> **WRITTEN TASK**
Please quote exactly the opening lines of the data, from the first line to the one where "floor_height = 4.0" appears.

> **Data items**

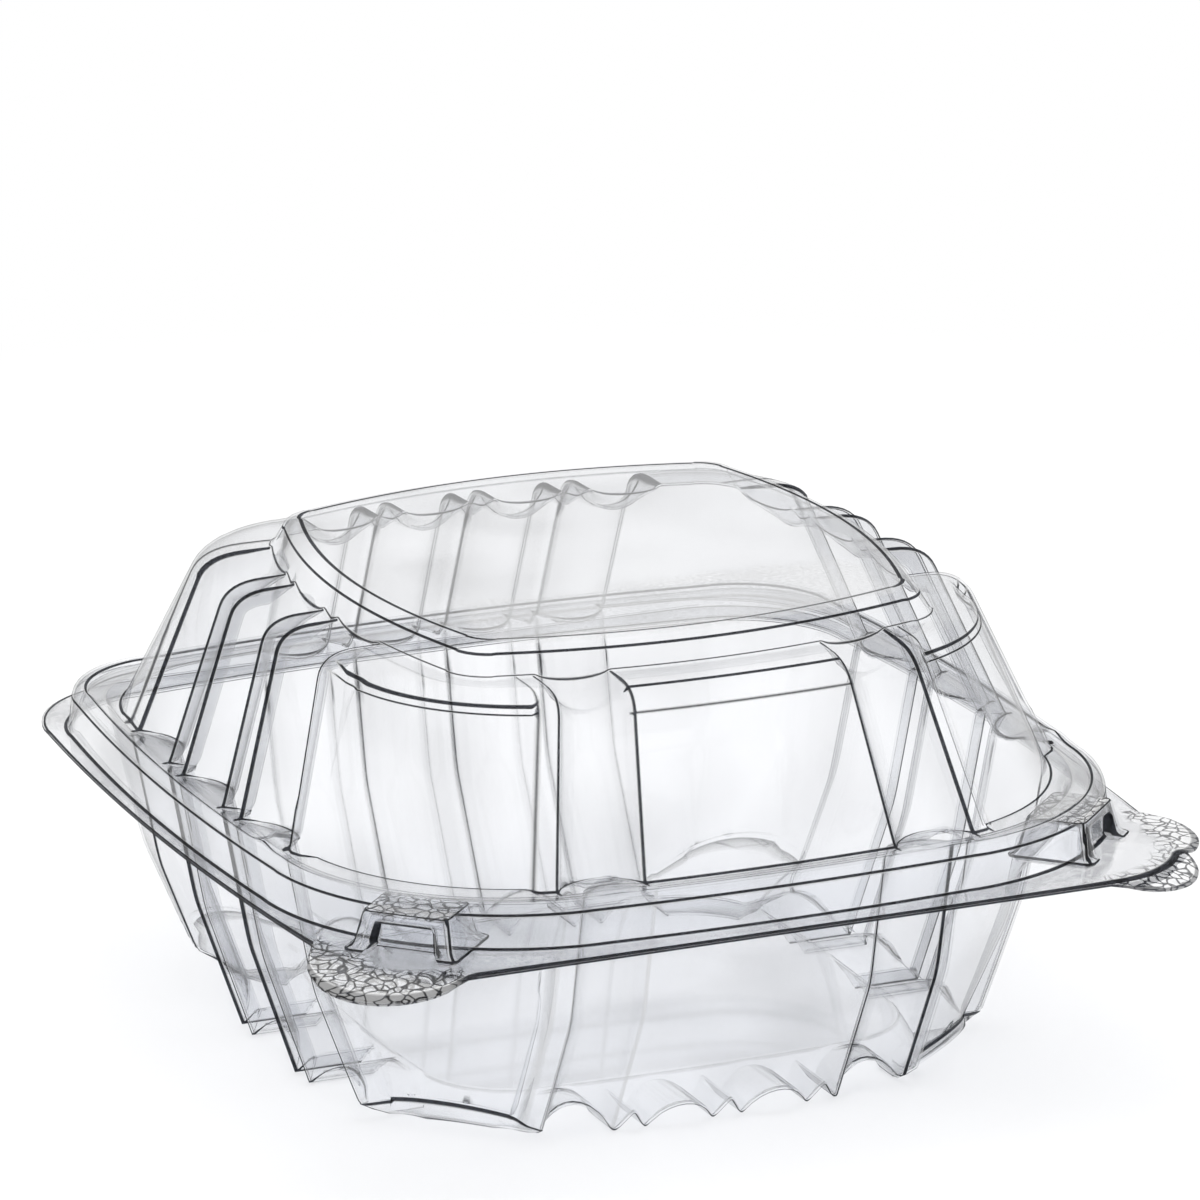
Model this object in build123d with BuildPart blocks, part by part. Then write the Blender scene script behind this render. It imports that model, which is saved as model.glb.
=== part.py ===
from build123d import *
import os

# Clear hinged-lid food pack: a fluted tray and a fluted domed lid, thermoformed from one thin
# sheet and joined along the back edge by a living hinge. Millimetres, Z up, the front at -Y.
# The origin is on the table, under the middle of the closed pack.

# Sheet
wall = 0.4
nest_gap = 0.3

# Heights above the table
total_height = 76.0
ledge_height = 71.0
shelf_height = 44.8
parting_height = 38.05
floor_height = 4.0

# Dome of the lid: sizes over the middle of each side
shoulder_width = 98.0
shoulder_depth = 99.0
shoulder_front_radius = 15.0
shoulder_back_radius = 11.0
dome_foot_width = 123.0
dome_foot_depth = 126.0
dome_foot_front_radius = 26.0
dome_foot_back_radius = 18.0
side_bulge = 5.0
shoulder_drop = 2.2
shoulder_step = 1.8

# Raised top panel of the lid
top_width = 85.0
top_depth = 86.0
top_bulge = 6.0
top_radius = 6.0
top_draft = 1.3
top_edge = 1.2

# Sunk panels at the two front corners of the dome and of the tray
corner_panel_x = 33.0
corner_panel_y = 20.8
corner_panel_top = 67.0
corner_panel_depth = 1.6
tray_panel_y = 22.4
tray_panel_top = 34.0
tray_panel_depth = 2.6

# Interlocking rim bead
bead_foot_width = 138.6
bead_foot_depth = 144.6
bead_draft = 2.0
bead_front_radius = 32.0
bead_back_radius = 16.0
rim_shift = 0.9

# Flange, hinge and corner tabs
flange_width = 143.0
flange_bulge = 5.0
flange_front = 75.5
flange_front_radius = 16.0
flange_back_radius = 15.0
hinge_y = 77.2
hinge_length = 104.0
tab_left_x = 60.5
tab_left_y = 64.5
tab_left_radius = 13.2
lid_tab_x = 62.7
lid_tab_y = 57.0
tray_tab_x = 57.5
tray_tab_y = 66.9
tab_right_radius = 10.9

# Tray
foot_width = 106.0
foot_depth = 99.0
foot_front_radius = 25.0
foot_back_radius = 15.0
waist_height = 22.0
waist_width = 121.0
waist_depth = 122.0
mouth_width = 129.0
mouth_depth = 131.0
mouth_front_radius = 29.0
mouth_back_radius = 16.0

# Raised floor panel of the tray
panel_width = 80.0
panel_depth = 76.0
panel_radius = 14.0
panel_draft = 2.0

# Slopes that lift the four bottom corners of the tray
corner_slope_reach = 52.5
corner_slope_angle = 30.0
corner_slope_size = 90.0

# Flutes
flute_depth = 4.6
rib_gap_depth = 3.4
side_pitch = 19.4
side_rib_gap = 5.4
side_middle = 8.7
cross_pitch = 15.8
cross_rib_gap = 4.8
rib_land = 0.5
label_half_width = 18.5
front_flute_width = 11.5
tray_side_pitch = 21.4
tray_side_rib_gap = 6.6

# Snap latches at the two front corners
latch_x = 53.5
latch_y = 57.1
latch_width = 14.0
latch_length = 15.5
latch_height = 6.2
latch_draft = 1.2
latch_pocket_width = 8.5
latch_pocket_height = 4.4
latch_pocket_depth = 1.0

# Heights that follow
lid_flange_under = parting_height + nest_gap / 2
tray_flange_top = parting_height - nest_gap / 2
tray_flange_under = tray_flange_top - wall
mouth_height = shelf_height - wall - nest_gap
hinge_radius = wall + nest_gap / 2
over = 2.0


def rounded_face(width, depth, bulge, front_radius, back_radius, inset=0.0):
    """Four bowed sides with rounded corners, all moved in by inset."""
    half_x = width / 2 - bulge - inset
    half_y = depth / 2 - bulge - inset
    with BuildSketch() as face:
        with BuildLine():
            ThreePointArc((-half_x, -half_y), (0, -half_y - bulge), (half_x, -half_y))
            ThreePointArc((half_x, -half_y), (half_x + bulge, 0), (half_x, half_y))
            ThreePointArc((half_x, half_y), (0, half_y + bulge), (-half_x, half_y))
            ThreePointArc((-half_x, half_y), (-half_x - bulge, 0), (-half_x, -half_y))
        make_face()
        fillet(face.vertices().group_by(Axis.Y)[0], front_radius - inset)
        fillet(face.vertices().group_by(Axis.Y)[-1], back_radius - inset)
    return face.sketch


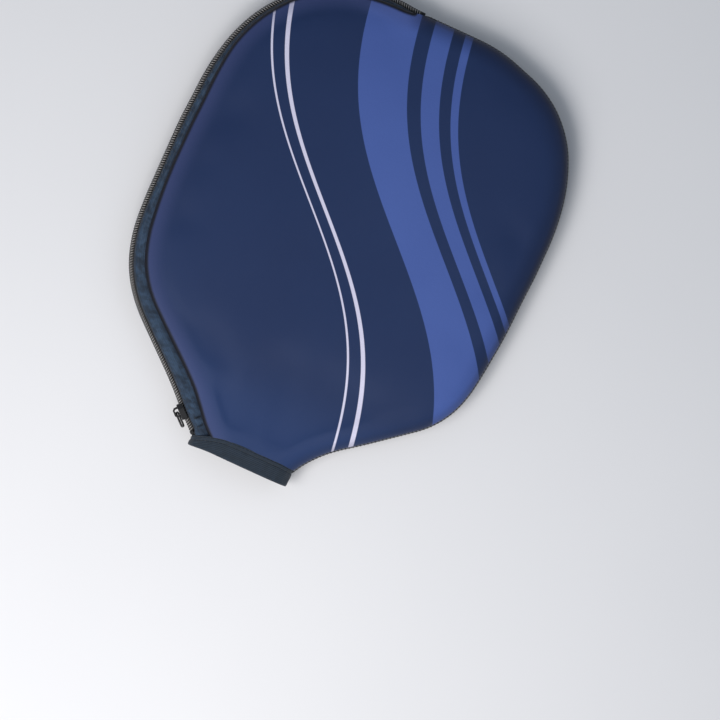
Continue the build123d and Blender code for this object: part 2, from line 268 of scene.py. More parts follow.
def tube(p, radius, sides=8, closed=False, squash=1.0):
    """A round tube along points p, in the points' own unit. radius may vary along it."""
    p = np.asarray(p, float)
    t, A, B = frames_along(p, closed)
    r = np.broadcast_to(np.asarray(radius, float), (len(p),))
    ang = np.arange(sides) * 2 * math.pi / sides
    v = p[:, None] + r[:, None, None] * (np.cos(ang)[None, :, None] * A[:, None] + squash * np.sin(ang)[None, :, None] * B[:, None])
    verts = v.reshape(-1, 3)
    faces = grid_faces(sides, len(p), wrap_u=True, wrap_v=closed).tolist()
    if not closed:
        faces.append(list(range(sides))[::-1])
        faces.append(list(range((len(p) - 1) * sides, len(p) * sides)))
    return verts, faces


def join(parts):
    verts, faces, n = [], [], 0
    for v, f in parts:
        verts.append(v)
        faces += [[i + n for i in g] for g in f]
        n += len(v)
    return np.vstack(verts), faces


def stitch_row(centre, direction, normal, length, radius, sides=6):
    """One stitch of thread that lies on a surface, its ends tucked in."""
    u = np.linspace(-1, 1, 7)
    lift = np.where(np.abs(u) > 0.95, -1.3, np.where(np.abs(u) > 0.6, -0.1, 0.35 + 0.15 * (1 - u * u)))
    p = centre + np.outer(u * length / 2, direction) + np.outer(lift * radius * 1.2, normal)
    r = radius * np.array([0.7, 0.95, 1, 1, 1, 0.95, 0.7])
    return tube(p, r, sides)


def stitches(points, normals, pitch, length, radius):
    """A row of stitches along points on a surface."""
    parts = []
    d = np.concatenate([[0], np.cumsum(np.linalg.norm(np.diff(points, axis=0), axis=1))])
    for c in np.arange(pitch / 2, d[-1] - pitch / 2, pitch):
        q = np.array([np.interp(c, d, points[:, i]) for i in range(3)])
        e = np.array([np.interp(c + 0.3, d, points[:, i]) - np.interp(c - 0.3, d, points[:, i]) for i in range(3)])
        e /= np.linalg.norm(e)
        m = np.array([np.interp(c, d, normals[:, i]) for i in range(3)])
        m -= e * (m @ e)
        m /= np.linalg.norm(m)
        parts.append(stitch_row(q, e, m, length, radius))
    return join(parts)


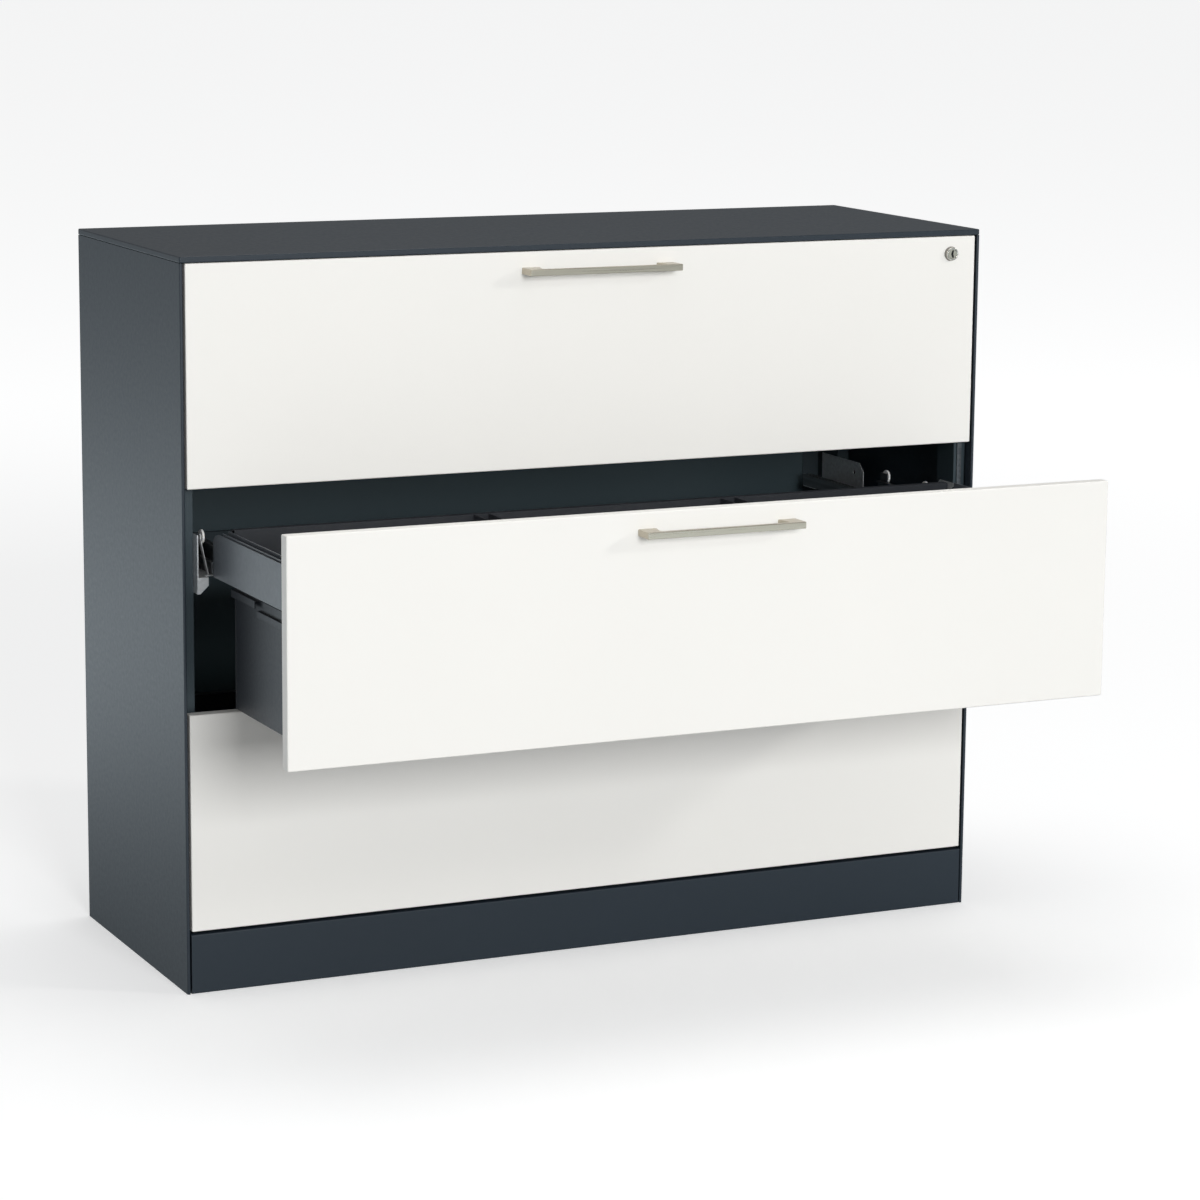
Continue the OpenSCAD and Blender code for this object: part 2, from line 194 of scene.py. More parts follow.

> **RESPONSE TO THE EXERCISE**
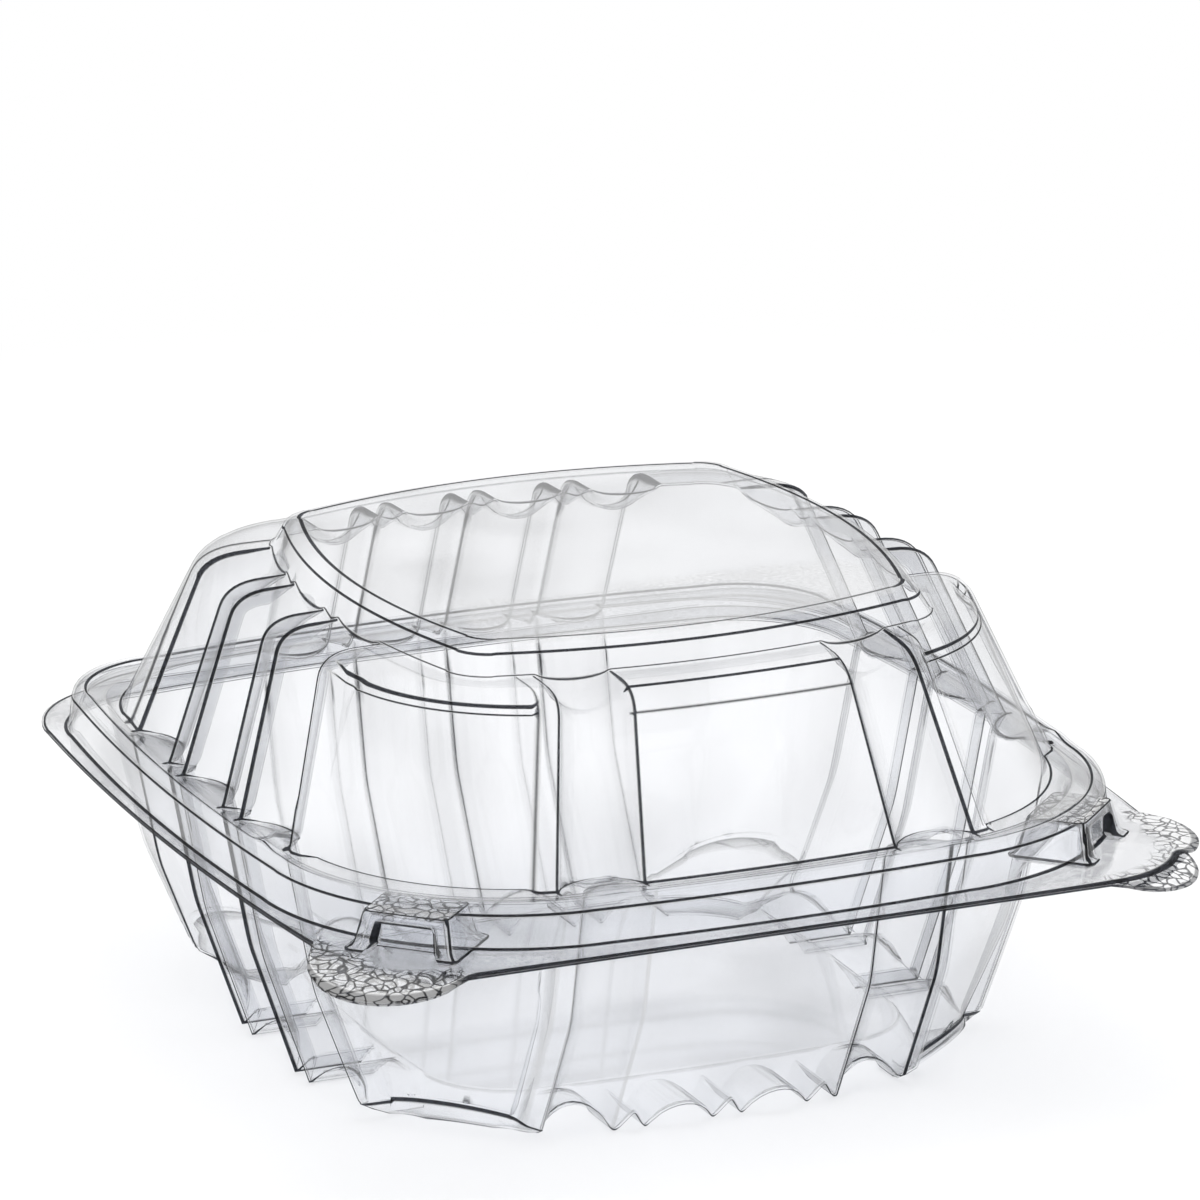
Model this object in build123d with BuildPart blocks, part by part. Then write the Blender scene script behind this render. It imports that model, which is saved as model.glb.
=== part.py ===
from build123d import *
import os

# Clear hinged-lid food pack: a fluted tray and a fluted domed lid, thermoformed from one thin
# sheet and joined along the back edge by a living hinge. Millimetres, Z up, the front at -Y.
# The origin is on the table, under the middle of the closed pack.

# Sheet
wall = 0.4
nest_gap = 0.3

# Heights above the table
total_height = 76.0
ledge_height = 71.0
shelf_height = 44.8
parting_height = 38.05
floor_height = 4.0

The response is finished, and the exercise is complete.